Source material —
==*==

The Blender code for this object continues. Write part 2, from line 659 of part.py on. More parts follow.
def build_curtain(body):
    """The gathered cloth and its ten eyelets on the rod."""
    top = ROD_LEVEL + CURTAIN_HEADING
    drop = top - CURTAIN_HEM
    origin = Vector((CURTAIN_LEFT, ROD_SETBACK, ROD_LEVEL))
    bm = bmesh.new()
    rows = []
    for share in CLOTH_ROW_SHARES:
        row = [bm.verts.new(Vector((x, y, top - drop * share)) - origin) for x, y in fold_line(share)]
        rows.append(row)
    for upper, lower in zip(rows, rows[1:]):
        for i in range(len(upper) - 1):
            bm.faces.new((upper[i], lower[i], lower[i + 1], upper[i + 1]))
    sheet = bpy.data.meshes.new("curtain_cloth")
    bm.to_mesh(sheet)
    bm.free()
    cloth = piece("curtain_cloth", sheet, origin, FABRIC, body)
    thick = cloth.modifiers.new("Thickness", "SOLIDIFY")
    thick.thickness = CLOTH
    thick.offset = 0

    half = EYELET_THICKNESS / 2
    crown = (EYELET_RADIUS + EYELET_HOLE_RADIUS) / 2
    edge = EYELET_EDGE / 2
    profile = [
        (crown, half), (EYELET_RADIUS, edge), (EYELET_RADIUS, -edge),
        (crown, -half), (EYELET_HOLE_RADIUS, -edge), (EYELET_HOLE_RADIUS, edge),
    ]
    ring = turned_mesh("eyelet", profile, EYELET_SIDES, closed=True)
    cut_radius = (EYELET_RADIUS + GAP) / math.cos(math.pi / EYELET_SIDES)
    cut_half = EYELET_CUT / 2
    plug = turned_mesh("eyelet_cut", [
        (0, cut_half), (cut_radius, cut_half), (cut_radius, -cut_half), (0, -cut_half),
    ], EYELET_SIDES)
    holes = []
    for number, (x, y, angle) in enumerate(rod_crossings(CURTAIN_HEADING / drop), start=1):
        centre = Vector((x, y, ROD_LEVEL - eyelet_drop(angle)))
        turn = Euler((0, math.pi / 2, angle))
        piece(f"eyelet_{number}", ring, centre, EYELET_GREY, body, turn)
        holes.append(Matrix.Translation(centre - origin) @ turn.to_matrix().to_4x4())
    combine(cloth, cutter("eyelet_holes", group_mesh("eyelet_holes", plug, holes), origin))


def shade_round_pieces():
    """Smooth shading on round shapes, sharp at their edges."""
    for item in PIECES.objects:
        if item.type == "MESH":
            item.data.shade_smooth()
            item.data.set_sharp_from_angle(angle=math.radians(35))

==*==

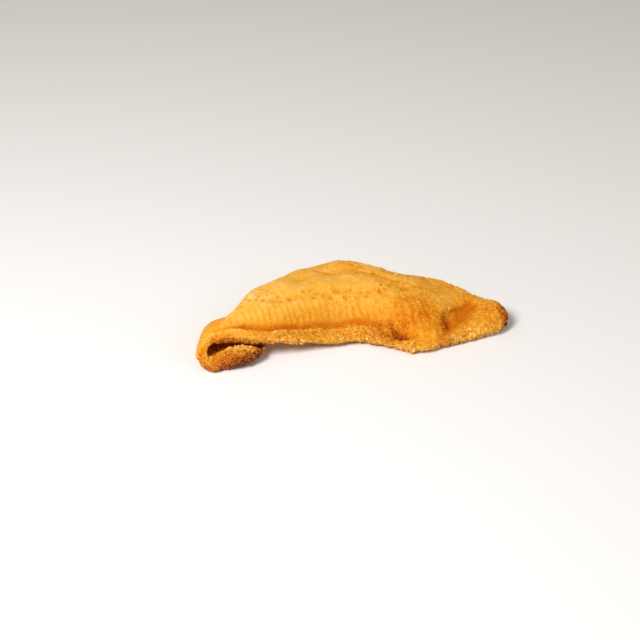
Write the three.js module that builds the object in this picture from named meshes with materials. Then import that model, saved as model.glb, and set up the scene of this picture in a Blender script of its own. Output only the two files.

==*==

Task instructions —
Using the listing above, state the number of lines that hold "Write", with no other text.

Correct answer —
2